What might emerge as these devastating floods reluctantly lose their grip is greater focus over how Americans, and indeed the human world more generally, should respond to calls for moral engagement over shiftable reductions in greenhouse gas emissions arising from personal “carbon footprints.”

This is the central message from Seth Heald's account of the writings of Albert Bandura in this issue. We have encouraged the publication of this account as it raises an important moral dimension, which we noted in our special issue on the papal encyclical. but which has not seemed to have attracted much political or theological attention since.

Bandura connects two powerful reasons as to why this aspect of personal behavior is so difficult to explore, let alone alter. One is the pervasive sense of ineffectiveness of any set of individual actions in the face of overwhelming greenhouse gas (GHG) exhalation. The other is the troubling sense of guilt over moral disengagement from the pain of personal transgression, which is equally socially universal.

Bandura explores the reasons as to why this form of moral abstention takes place. This is helpfully illustrated in Heald's analysis. The Paris Agreement seemingly depends on technological breakthroughs in renewable energy, smart metering, long-life batteries, geoengineering, and even planetary colonization, as ways of avoiding political interference over behavioral shift. Indeed, a detailed search of the emerging national assessments for the first Paris “stocktake” next year shows how preciously little reliance is given to voluntary behavioral shifts. The Paris goals cannot be met by technology alone.

So we turn to the question of this editorial: to shift or not to shift carbon-creating behavior? Heald offers some valuable insights here. Be positive about the ways to reduce the shudders of climate change. Focus on the scope for small GHG-saving steps, many of which can be a feature of technology and consumption (metering and efficient energy-using machines, changing diet in micro stages). Link such steps to social networks in the street, the neighborhood, and the social reference communities. Show how numbers of small but measurable shifts will lead to a degree of salvation for the next generations. Make moral relief a cause for personal celebration and satisfaction. Encourage legislators and teachers and faith leaders to bring up the moral gains for small initiatives. Do the same for business and political leaders. Luminous business practices joining employees and customers in a common moral cause enables creation of the social space for more frank conversations to take place. Active moral sentiment and moral behavior can begin to be recognized and exalted.

This vital shift is underpinned by being revelatory for the participant, through generating personal self-confidence and reassuring social identity. But such actions must also be scientifically supported. Here is where causal attribution is so very important, in the form of a clearer signal that the influence of human-induced climate breakdown is unambiguous. Removing the safe haven of evidentiary doubt is a cardinal element of sustainability science.

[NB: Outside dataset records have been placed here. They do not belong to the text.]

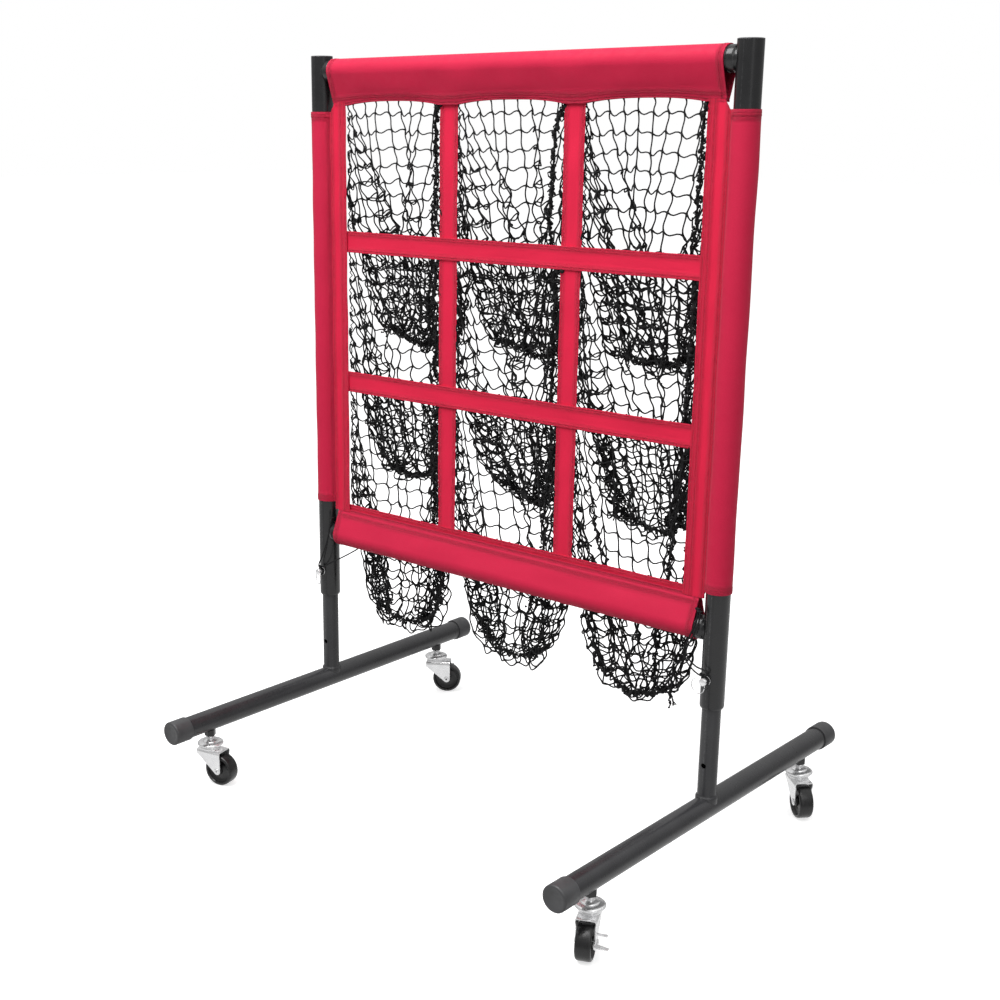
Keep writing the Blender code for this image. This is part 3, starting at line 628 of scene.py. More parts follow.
# How far each split ring swings round its pin and leans out from it, in degrees.
RING_SWING = {"left": -26, "right": -7}
RING_LEAN = {"left": 12, "right": 48}
RING_HOLE_Y = -0.0300
RING_R = 0.0125
RING_WIRE_R = 0.0006


def build_lock_pin(side):
    """The pin, through both walls of the upright and the lower post, and the two turns of its split ring."""
    x = post_x(side)
    profile = [
        (0.0, 0.0340), (0.0034, 0.0338), (0.0054, 0.0332), (0.0060, 0.0322), (0.0060, 0.0286), (0.0048, 0.0276),
        (0.0040, 0.0224), (0.0066, 0.0221), (0.0073, 0.0214), (0.0073, 0.0204), (0.0066, 0.0196),
        (PIN_R, 0.0194), (PIN_R, -0.0210), (PIN_R - 0.0008, -0.0226), (PIN_R - 0.0022, -0.0234), (0.0, -0.0236),
    ]
    pin = turned(f"pin_{side}_body", profile, ZINC, (x, 0, PIN_Z), "-Y", 40)
    bored(pin, 0.0021, 0.02, (x, RING_HOLE_Y, PIN_Z), "+X", 24)
    settle(pin, f"pin_{side}", f"lock_pin_{side}")
    swung, leant = math.radians(RING_SWING[side]), math.radians(RING_LEAN[side])
    ring = Builder()
    for start, gap in ((0.0, 0.0), (0.35, 0.0008)):
        angles = np.linspace(start, start + math.tau * 0.93, 60)
        out = RING_R * (np.cos(angles) - math.sin(leant))
        line = np.stack([x + out * math.cos(swung), RING_HOLE_Y - gap + out * math.sin(swung),
                         PIN_Z + RING_R * (np.sin(angles) - math.cos(leant))], axis=1)
        ring.add(*tube_along(line, RING_WIRE_R, 8))
    settle(ring.make(f"split_ring_{side}", ZINC), f"pin_{side}", f"pin_ring_{side}")


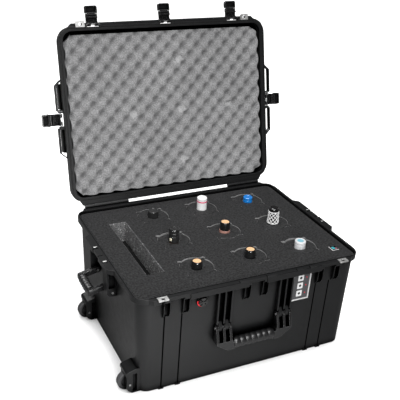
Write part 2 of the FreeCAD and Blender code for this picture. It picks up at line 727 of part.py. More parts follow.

Then it just might be possible to begin a tortuous social and political journey toward charging for avoidable contributions to personal carbon footprints. This will not be an easy process, but in the context of the suggestions offered in the article, it might become socially accepted. The outcome would be the aggregation of “carbon-sharing” funds into forms of non-political charities, which are disbursed to the victims of future disasters and to assist them and their neighbors to be better prepared for sustainable resilience.

We at Environment offer this perspective as part of our continuing commitment to sustainability science. Here surely is one of the epitomes of the genre: a humanity that returns to its roots of reciprocity and sharing, based on reliable knowledge that offers the scope for moral exposure and renewal.